Tuesday, December 05, 2006

Shrader asks DWP Board and Mayor Villaraigosa for change agents

Daniel N. Shrader made the following public comment to the Board of Water and Power.
The city’s civil service system was created in 1903 to prevent political patronage from dominating decisions of employment. The idea was that city government should search for those people with the skills and experience to do each city job and assure that jobs were allocated on the basis of merit. Moreover, it was designed to protect those who performed their jobs responsibly from arbitrary or retaliatory suspension or firing. Ten years later on November 5, 1913, Chief Engineer William Mulholland delivered the aqueduct system on schedule and under budget.

I have dedicated the majority of my career in service to this city and this Department. During my first week on the job in 1983, General Manager and Chief Engineer, Paul Lane, knew me by name and articulated a vision of our potential. Since that time, I have served proudly under many General Managers and Chief Engineers who have advanced through merit and qualification and shaped the vision and culture of our organization.

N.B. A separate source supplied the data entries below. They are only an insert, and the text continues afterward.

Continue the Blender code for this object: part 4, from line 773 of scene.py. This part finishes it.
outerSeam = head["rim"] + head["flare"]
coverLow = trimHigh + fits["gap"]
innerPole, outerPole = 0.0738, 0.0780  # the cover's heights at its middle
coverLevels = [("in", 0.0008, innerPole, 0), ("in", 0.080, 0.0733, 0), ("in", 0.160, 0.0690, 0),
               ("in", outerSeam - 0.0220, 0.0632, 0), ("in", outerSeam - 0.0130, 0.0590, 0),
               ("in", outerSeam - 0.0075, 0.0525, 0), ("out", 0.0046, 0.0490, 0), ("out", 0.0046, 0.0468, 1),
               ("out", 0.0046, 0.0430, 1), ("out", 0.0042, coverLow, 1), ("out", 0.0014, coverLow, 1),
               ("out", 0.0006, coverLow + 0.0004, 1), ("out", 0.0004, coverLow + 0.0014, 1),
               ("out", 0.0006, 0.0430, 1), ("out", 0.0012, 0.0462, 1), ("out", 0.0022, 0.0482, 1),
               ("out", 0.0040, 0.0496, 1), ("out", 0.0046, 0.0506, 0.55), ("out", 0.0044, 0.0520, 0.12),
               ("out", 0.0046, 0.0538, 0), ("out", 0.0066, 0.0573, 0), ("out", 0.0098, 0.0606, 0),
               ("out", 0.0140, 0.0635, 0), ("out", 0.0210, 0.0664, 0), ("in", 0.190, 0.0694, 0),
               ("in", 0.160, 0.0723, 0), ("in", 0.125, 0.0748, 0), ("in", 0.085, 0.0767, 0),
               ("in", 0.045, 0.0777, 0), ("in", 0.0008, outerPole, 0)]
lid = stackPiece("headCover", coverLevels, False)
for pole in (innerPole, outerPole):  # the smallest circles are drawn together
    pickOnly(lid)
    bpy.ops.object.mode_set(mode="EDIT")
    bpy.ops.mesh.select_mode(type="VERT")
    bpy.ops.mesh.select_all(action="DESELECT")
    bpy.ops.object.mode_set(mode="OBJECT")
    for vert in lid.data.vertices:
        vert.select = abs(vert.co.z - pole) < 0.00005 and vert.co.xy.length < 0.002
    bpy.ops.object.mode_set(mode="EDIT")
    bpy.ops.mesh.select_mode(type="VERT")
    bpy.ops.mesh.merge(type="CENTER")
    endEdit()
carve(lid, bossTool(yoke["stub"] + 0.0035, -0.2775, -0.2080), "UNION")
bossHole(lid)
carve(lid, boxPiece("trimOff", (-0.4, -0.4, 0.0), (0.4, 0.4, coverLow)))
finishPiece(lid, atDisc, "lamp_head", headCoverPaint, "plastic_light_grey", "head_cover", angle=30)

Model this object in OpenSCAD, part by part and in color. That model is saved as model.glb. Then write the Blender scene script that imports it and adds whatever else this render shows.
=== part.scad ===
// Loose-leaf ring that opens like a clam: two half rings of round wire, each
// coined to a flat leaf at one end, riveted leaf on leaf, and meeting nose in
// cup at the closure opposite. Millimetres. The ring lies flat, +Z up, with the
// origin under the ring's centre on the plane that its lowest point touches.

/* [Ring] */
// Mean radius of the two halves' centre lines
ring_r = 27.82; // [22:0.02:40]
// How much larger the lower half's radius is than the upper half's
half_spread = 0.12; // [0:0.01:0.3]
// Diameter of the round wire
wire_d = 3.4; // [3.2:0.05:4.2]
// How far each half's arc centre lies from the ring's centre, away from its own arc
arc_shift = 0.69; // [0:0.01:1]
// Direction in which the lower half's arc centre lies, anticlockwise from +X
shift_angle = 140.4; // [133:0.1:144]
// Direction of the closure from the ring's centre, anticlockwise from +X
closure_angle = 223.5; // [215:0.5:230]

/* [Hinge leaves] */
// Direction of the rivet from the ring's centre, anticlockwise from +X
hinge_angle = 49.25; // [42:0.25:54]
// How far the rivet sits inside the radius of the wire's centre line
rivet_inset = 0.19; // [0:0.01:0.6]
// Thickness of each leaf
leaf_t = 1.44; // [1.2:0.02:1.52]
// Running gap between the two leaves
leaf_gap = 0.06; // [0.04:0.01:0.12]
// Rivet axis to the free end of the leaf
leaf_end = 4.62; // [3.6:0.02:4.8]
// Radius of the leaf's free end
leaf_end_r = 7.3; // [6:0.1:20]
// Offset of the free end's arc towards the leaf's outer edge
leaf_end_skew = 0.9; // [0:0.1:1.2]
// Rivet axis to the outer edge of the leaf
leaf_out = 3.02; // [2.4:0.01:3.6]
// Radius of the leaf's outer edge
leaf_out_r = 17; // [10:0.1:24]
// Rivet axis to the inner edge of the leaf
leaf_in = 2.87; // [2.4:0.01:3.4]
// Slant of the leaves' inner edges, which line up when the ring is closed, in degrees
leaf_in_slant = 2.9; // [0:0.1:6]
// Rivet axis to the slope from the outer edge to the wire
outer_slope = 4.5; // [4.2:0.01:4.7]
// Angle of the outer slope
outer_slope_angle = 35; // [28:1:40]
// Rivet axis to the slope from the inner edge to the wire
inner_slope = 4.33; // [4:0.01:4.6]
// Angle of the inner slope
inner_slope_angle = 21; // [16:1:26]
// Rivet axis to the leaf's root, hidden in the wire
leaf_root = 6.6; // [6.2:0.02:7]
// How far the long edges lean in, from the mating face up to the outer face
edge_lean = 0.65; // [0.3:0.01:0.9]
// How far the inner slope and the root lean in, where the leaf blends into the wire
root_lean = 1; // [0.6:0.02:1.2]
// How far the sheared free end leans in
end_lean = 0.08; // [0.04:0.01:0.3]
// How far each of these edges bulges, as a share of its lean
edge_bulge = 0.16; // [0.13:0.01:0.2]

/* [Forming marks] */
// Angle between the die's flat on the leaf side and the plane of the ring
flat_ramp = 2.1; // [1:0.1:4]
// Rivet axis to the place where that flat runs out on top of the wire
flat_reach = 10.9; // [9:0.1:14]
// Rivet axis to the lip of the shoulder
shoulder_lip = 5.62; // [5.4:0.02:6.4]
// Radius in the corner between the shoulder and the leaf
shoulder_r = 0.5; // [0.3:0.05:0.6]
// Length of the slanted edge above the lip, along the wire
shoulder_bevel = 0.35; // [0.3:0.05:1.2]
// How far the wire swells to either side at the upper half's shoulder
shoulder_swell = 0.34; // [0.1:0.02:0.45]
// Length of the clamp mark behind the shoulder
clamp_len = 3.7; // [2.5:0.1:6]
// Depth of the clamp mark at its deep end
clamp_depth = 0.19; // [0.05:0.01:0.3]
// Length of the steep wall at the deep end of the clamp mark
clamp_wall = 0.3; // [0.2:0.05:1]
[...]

In 1995, city politicians convinced voters to change the Charter and increase the ranks of exempt executives who serve at the pleasure of the mayor, his appointed commissioners, and the city council. The reason for vesting this power with the mayor was to ensure our management was accountable and responsive to the public. The change in our culture is tied to the influences of these mayoral appointments. In the aftermath of deregulation, we downsized. Exempt positions and 1014 transfers were to be used to reposition existing employees of merit. But instead, these hiring privileges have been abused, qualifications lowered, and the quality of our management undermined. In effect, we are restoring the patronage that civil service was designed to prevent – doling out jobs to those with connections.

On November 7th, I questioned management integrity and the direction of these personnel investigations, because I have spent 6 years working my way mano a mano through an organizational labyrinth of agents, loopholes, and dead ends controlled by exempt executives sitting before you. I can claim with reasonable certainty that this organization is in denial and its management spends more time ruining employees rather than addressing their concerns and refocusing their efforts to the benefit of our customers.

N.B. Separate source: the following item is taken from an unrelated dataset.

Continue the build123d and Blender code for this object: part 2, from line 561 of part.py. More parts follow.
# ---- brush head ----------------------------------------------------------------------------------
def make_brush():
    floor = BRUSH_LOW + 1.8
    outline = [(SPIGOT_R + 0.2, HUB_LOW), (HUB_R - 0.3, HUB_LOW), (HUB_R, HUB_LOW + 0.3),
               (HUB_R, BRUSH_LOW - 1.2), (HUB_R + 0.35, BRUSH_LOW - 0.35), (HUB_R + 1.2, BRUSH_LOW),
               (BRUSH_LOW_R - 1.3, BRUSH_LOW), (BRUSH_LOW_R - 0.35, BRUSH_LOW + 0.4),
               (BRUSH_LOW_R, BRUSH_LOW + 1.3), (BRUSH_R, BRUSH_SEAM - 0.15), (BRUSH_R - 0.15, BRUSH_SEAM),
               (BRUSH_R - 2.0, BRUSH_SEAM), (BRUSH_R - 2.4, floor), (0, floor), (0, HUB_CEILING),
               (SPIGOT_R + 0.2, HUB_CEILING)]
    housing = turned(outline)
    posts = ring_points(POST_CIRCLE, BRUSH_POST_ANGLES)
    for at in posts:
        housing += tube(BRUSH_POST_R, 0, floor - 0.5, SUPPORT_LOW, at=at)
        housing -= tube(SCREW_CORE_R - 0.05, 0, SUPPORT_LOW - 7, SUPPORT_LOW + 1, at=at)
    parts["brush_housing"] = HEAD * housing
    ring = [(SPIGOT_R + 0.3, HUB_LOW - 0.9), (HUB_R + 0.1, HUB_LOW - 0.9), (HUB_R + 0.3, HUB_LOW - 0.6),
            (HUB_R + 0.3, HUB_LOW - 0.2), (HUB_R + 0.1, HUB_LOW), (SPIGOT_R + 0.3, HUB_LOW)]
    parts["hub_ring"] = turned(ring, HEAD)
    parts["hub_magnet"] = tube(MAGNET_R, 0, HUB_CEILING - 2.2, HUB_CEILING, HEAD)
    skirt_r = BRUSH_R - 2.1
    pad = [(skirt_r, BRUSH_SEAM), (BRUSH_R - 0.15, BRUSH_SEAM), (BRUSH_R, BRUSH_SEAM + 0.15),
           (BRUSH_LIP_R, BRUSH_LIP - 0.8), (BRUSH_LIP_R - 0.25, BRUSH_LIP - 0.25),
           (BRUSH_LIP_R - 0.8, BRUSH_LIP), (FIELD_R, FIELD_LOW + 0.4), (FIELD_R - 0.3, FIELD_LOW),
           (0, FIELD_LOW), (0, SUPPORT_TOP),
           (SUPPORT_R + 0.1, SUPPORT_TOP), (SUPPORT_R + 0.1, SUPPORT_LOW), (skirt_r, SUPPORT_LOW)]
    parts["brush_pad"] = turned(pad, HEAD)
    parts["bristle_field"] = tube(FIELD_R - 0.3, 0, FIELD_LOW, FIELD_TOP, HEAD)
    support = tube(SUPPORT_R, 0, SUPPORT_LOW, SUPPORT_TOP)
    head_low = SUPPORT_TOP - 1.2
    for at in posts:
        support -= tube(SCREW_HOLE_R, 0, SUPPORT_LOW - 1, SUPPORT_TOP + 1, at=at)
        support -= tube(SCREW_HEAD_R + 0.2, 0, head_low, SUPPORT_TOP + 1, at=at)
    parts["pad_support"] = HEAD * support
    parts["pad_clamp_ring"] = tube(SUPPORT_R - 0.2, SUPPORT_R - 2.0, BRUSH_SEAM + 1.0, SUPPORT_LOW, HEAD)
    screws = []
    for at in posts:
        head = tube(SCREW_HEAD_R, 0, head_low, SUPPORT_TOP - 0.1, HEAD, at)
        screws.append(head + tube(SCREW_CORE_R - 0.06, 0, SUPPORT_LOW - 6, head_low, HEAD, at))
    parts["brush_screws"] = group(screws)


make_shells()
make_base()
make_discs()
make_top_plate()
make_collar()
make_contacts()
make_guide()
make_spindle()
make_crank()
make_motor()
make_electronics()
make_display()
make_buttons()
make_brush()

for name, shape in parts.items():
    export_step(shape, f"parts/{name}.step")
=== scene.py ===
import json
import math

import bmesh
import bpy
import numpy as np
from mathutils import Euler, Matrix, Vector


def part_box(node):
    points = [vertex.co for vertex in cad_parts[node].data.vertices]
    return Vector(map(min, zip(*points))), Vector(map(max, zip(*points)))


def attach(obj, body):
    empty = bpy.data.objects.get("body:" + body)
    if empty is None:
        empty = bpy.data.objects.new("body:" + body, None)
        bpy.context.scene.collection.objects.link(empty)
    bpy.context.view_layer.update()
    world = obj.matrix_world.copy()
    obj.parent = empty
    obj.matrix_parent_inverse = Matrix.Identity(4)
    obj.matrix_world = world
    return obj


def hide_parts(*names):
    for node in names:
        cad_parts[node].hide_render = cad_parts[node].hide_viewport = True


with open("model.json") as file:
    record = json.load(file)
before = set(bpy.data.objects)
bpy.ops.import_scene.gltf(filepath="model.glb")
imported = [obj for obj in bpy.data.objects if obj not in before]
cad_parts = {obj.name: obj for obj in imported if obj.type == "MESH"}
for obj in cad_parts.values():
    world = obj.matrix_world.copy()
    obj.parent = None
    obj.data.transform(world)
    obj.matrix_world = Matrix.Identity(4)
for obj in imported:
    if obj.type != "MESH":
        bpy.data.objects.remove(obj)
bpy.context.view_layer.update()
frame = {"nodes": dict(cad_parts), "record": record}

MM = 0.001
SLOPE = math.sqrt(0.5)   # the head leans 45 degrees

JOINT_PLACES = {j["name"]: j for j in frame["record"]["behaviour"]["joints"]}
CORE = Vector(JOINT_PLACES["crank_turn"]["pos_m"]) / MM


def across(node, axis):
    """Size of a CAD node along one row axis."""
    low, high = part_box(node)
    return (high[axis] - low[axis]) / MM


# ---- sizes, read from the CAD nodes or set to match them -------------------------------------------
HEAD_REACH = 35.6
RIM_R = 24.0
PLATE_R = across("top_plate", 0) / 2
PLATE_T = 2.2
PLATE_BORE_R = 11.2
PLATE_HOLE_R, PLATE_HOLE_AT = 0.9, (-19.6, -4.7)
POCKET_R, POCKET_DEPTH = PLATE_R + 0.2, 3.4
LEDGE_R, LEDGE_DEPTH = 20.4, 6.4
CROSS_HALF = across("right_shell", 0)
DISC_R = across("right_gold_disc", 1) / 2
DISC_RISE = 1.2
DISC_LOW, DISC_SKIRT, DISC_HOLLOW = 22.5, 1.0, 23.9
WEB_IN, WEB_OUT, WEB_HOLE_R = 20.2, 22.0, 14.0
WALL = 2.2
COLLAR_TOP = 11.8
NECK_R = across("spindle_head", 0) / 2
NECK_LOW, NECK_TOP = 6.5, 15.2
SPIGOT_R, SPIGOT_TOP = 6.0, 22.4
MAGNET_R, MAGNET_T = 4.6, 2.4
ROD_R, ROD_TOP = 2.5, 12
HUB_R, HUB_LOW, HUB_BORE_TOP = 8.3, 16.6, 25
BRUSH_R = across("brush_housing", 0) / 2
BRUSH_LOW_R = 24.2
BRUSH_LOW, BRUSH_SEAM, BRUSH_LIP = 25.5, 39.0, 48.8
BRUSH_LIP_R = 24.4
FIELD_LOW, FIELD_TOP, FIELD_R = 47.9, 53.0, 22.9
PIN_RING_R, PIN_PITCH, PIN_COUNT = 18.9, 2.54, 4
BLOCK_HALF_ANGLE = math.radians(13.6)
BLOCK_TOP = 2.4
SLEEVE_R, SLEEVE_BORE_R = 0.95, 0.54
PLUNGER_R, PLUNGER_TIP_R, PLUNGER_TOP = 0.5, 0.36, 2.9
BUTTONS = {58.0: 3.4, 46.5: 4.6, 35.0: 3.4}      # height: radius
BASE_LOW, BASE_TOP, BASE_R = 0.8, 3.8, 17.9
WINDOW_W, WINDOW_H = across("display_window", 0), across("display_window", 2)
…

My complaints about management are not unique to personnel. I hope you can recall calming an elderly woman, a residential customer, who came weeping into the Board meeting with bill in hand. I don’t know how or if the situation was resolved but, it is important to note she came here as a last resort. Our organization could not address her needs without executive deliberation and she had to return 2 weeks later for a resolution.

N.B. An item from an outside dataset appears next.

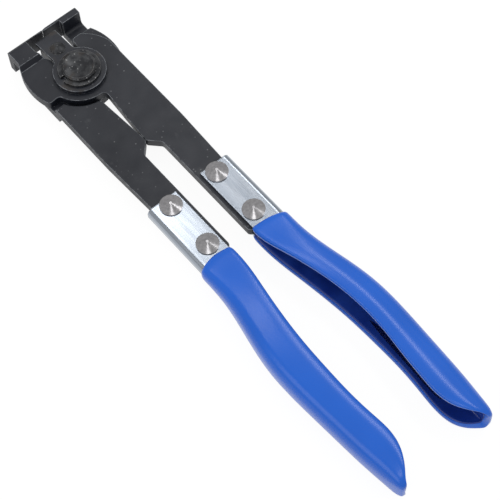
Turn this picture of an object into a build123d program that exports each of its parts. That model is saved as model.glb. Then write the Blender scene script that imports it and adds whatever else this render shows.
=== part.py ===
from build123d import *
import os
from math import asin, atan2, cos, degrees, radians, sin, tan

os.makedirs("parts", exist_ok=True)

# Ear clamp pliers. Two bent plate levers cross at a large pivot pin. The origin is on the
# pivot axis, at the level of the surface that the pliers lie on. +Y runs to the jaws, +Z is up.

# Plate levers
plate = 4.0
face_gap = 0.1
jaw_front = 28.7
jaw_outer = 18.3
jaw_inner = 9.0
jaw_step = 2.4
jaw_step_run = 1.7
jaw_step_start = 18.4
jaw_bend = 3.2
jaw_inner_bend = 1.5
jaw_corner = 1.0
flange_short = 1.0
flange_round = 1.4
tip_thickness = 1.6
tip_edge = 0.6
tip_taper = 2.8
closing_gap = 0.3
neck_forward = 19.5
shoulder_reach = 21.6
shoulder_forward = 8.3
shoulder_corner_out = 19.7
shoulder_corner_back = 4.4
shoulder_round = 1.6
disc_radius = 14.7
relief_angle = 196.0
relief_round = 1.8
crotch_round = 2.4
lobe_inner = 7.4
lobe_forward = 16.1
lobe_radius = 20.3
lobe_flat = 12.2
lobe_round = 1.5
notch_floor = 10.4
notch_round = 2.0
notch_side = 6.0
notch_side_forward = 13.2
jaw_root_forward = 19.8
jaw_root_round = 3.0
arm_inset = 0.7
arm_outer_back = 45.0
arm_gap = 4.6
bump_back = 43.0
bump_length = 3.0
bump_round = 1.2
waist_back = 51.0
waist_round = 2.5
tongue_inner = 4.9
tongue_outer = 18.6
tongue_start = 73.0
tongue_end = 108.0
tongue_round = 2.0

# Step in the lower lever that lifts its arm to the level of the other arm
crest_gap = 2.6
crest_back = 8.5
crest_run = 0.5
crest_web = 2.4
crest_round = 0.6

# Pivot pin with its head below and a retaining ring in a groove above
pin_diameter = 14.8
pin_head_diameter = 20.0
pin_head_height = 3.0
pin_head_chamfer = 0.8
pin_end_height = 1.7
pin_end_chamfer = 0.7
pin_dish_radius = 30.0
pin_dish_rim = 1.1
bore_clearance = 0.05
groove_depth = 0.7
ring_width = 2.55
ring_thickness = 1.2
ring_play = 0.05
ring_gap = 2.4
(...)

In another instance, the Chancellor of the Los Angeles Community College District demonstrated to you at this podium that our executives treated him cavalierly and would not address his needs. It was no surprise that the Los Angeles Community College District announced, it planned to build and generate its own green power.

These two customer service failures are noteworthy not because they demonstrate that we treat a broad range of customers equally poorly, but because the failure of one exacerbates the failure of the other. Each commercial customer lost will result in a multitude of residential customers weeping about their bill.

Coupled with a lack of operational transparency, an inability to assess, foresee, avoid, or, at the very least, provide a managerial explanation of the latest media covered fiasco without having to wait 6 months for a blue ribbon investigation bona fide by the city attorney, these instances reflect poorly upon city management.

These management issues are not specific to DWP. The video clips of ruffians in blue, cruel antics of firefighters, refusal to hold managers accountable, and millions in settlements, have soiled our reputations, violated our civil rights, and cost the city its integrity, its standards, and its vision. These examples have come to characterize our expectations from city management. They contribute to middle management malaise, the lack of accountability, and the inability to change the culture where we work. These deplorable examples of managerial incompetence have become institutionalized and seem unaffected by scores of proclamations, appointed second-career managers, investigations, and reorganizations.

Consequently, I believe management, merit, and accountability have been compromised. I am asking Mayor Villaraigosa and this Board again, to take advantage of the employees who risk their careers before you for the sake of this city department and its stakeholders. Rather than labeling us as inflammatory and demanding our patience, harness our passion, energy, and diligence as change agents and employ our talent and loyalty to achieve your goals and the mayor’s vision.

The partnership of change agents and culture changing opportunities is priceless.

I am submitting a recent article from the Wall Street Journal about an unlikely change agent who seized an opportunity and saved an entrenched and failing company. He effectively changed the culture of his company in two years by changing the traditions and attitudes of management.

Thank you for your time and consideration.